Goal — Can you quote the records below in full, word for word?

Listing —
******

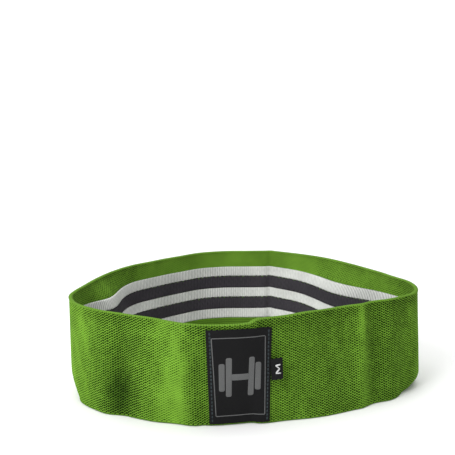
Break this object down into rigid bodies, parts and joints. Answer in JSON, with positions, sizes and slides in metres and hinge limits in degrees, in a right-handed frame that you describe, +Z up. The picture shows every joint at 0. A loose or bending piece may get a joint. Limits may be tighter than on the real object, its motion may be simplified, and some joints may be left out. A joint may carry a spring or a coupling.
{
  "type": "fabric resistance band",
  "caption": "Wide woven elastic loop band for leg exercises, with grip stripes inside, a sewn label and a size tab.",
  "frame": {"origin": "on the floor under the middle of the loop's bounding box", "axes": "+X along the loop's long way, to the right as the label is read; -Y out of the label's face; +Z up along the band's width"},
  "size_m": [0.278, 0.2279, 0.08],
  "materials": {
    "knit": "matte knit",
    "rubber": "natural rubber",
    "white_grip": "matte ribbed",
    "grey_grip": "matte ribbed",
    "label": "matte woven",
    "label_print": "matte print",
    "label_thread": "thread",
    "seam_thread": "thread",
    "tab_print": "matte print"
  },
  "bodies": {
    "band": {"front_knit": "knit", "front_rubber_threads": "rubber", "front_white_grips": "white_grip", "front_grey_grips": "grey_grip", "back_knit": "knit", "back_rubber_threads": "rubber", "back_white_grips": "white_grip", "back_grey_grips": "grey_grip", "lap_knit": "knit", "lap_rubber_threads": "rubber", "lap_white_grips": "white_grip", "lap_grey_grips": "grey_grip", "label_base": "label", "label_border": "label_print", "label_emblem": "label_print", "label_stitches_left": "label_thread", "label_stitches_right": "label_thread", "seam_stitches": "seam_thread"},
    "left_end": {"left_end_knit": "knit", "left_end_rubber_threads": "rubber", "left_end_white_grips": "white_grip", "left_end_grey_grips": "grey_grip"},
    "right_end": {"right_end_knit": "knit", "right_end_rubber_threads": "rubber", "right_end_white_grips": "white_grip", "right_end_grey_grips": "grey_grip"},
    "size_tab": {"size_tab": "label", "size_letter": "tab_print"}
  },
  "joints": [
    {"name": "left_end_stretch", "type": "slide", "parent": "band", "child": "left_end", "axis": [-1, 0, 0], "range_m": [0, 0.08], "stiffness_N_per_m": 600, "deforming": ["front_rubber_threads", "front_white_grips", "front_grey_grips", "back_rubber_threads", "back_white_grips", "back_grey_grips"]},
    {"name": "right_end_stretch", "type": "slide", "parent": "band", "child": "right_end", "axis": [1, 0, 0], "range_m": [0, 0.08], "stiffness_N_per_m": 600},
    {"name": "size_tab_fold", "type": "hinge", "parent": "band", "child": "size_tab", "pos_m": [0.01855, -0.10389, 0.042], "axis": [0, 0, -1], "range_deg": [-10, 130], "stiffness_Nm_per_rad": 0.0005}
  ],
  "couplings": [
    {"joint": "right_end_stretch", "follows": "left_end_stretch", "ratio": 1}
  ]
}
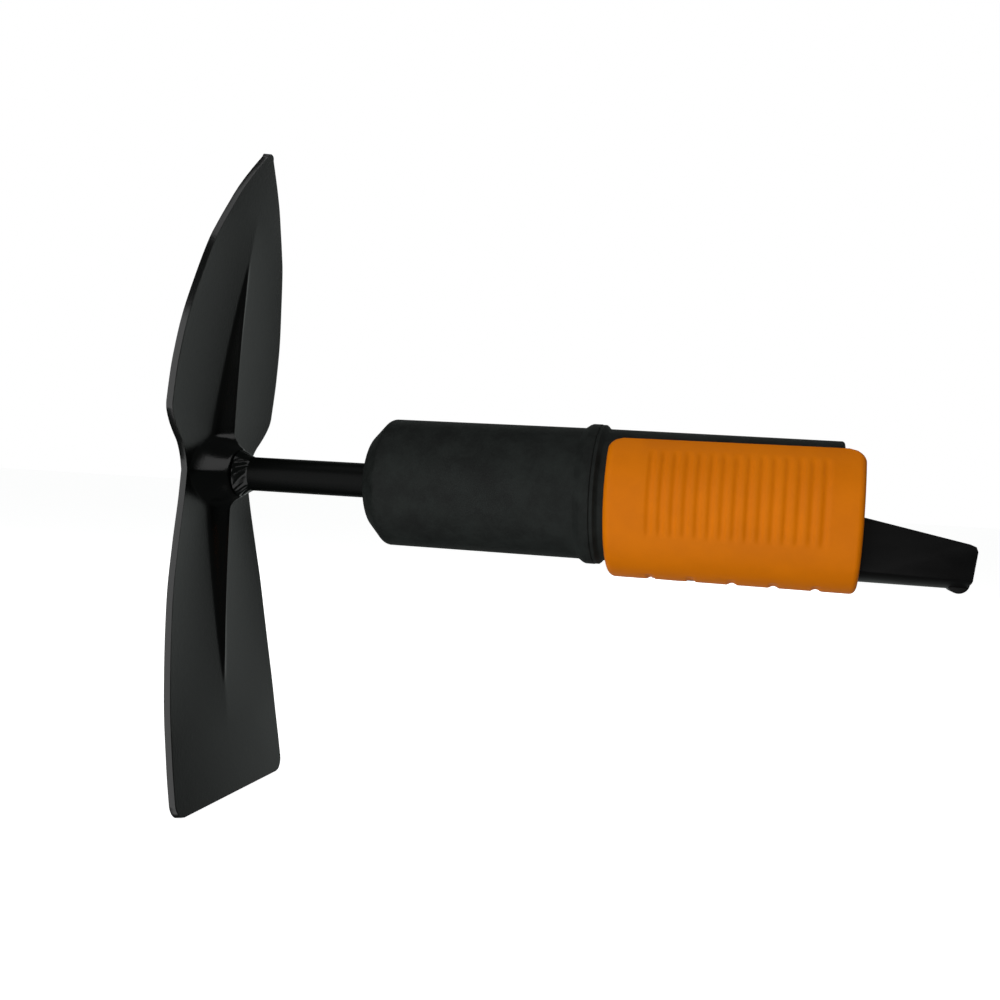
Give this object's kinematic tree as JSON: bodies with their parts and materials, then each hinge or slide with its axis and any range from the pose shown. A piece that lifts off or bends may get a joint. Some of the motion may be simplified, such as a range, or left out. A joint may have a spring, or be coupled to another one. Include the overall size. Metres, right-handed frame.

******

Task answer —
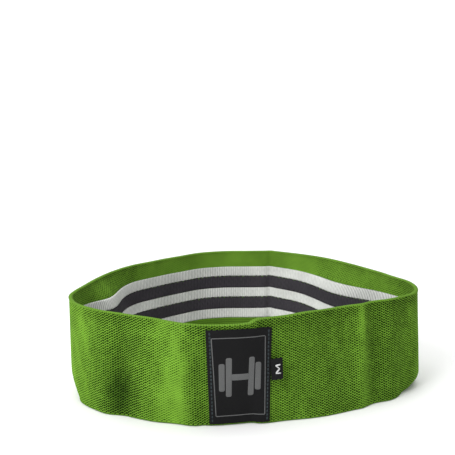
Break this object down into rigid bodies, parts and joints. Answer in JSON, with positions, sizes and slides in metres and hinge limits in degrees, in a right-handed frame that you describe, +Z up. The picture shows every joint at 0. A loose or bending piece may get a joint. Limits may be tighter than on the real object, its motion may be simplified, and some joints may be left out. A joint may carry a spring or a coupling.
{
  "type": "fabric resistance band",
  "caption": "Wide woven elastic loop band for leg exercises, with grip stripes inside, a sewn label and a size tab.",
  "frame": {"origin": "on the floor under the middle of the loop's bounding box", "axes": "+X along the loop's long way, to the right as the label is read; -Y out of the label's face; +Z up along the band's width"},
  "size_m": [0.278, 0.2279, 0.08],
  "materials": {
    "knit": "matte knit",
    "rubber": "natural rubber",
    "white_grip": "matte ribbed",
    "grey_grip": "matte ribbed",
    "label": "matte woven",
    "label_print": "matte print",
    "label_thread": "thread",
    "seam_thread": "thread",
    "tab_print": "matte print"
  },
  "bodies": {
    "band": {"front_knit": "knit", "front_rubber_threads": "rubber", "front_white_grips": "white_grip", "front_grey_grips": "grey_grip", "back_knit": "knit", "back_rubber_threads": "rubber", "back_white_grips": "white_grip", "back_grey_grips": "grey_grip", "lap_knit": "knit", "lap_rubber_threads": "rubber", "lap_white_grips": "white_grip", "lap_grey_grips": "grey_grip", "label_base": "label", "label_border": "label_print", "label_emblem": "label_print", "label_stitches_left": "label_thread", "label_stitches_right": "label_thread", "seam_stitches": "seam_thread"},
    "left_end": {"left_end_knit": "knit", "left_end_rubber_threads": "rubber", "left_end_white_grips": "white_grip", "left_end_grey_grips": "grey_grip"},
    "right_end": {"right_end_knit": "knit", "right_end_rubber_threads": "rubber", "right_end_white_grips": "white_grip", "right_end_grey_grips": "grey_grip"},
    "size_tab": {"size_tab": "label", "size_letter": "tab_print"}
  },
  "joints": [
    {"name": "left_end_stretch", "type": "slide", "parent": "band", "child": "left_end", "axis": [-1, 0, 0], "range_m": [0, 0.08], "stiffness_N_per_m": 600, "deforming": ["front_rubber_threads", "front_white_grips", "front_grey_grips", "back_rubber_threads", "back_white_grips", "back_grey_grips"]},
    {"name": "right_end_stretch", "type": "slide", "parent": "band", "child": "right_end", "axis": [1, 0, 0], "range_m": [0, 0.08], "stiffness_N_per_m": 600},
    {"name": "size_tab_fold", "type": "hinge", "parent": "band", "child": "size_tab", "pos_m": [0.01855, -0.10389, 0.042], "axis": [0, 0, -1], "range_deg": [-10, 130], "stiffness_Nm_per_rad": 0.0005}
  ],
  "couplings": [
    {"joint": "right_end_stretch", "follows": "left_end_stretch", "ratio": 1}
  ]
}
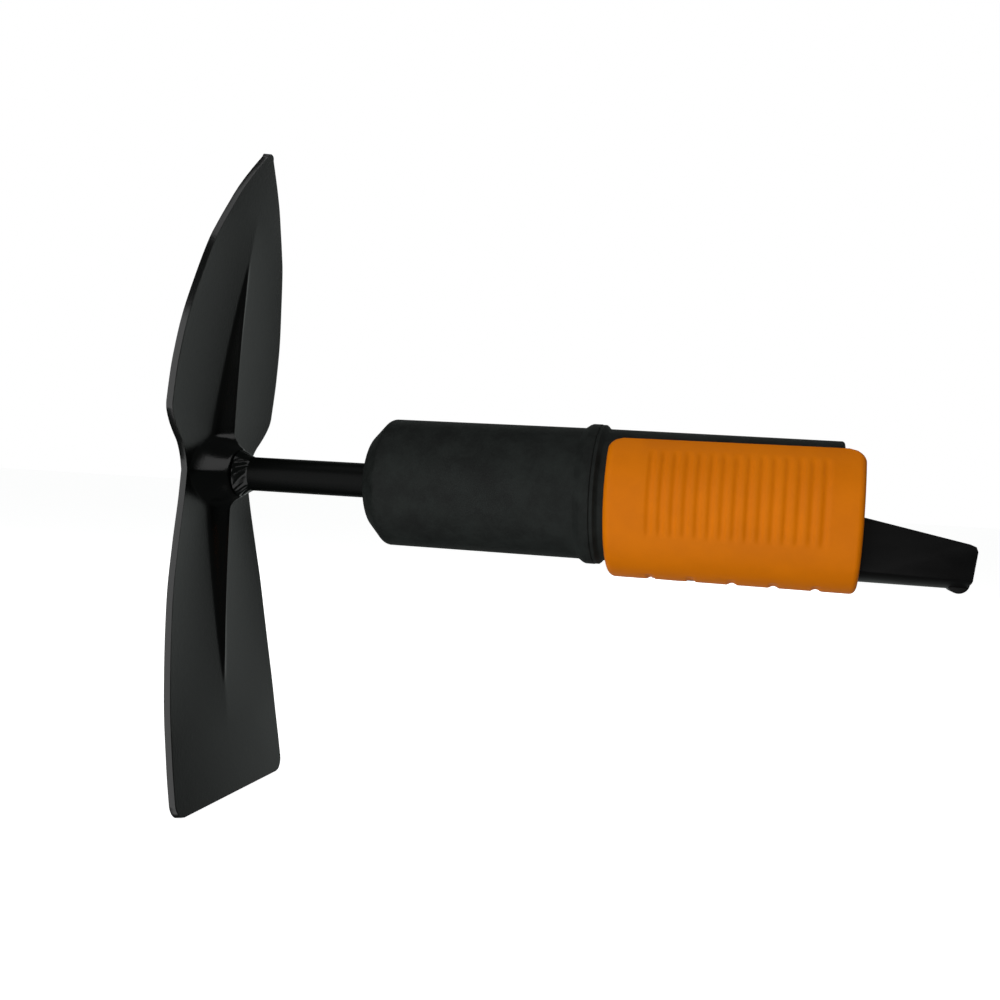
Give this object's kinematic tree as JSON: bodies with their parts and materials, then each hinge or slide with its axis and any range from the pose shown. A piece that lifts off or bends may get a joint. Some of the motion may be simplified, such as a range, or left out. A joint may have a spring, or be coupled to another one. Include the overall size. Metres, right-handed frame.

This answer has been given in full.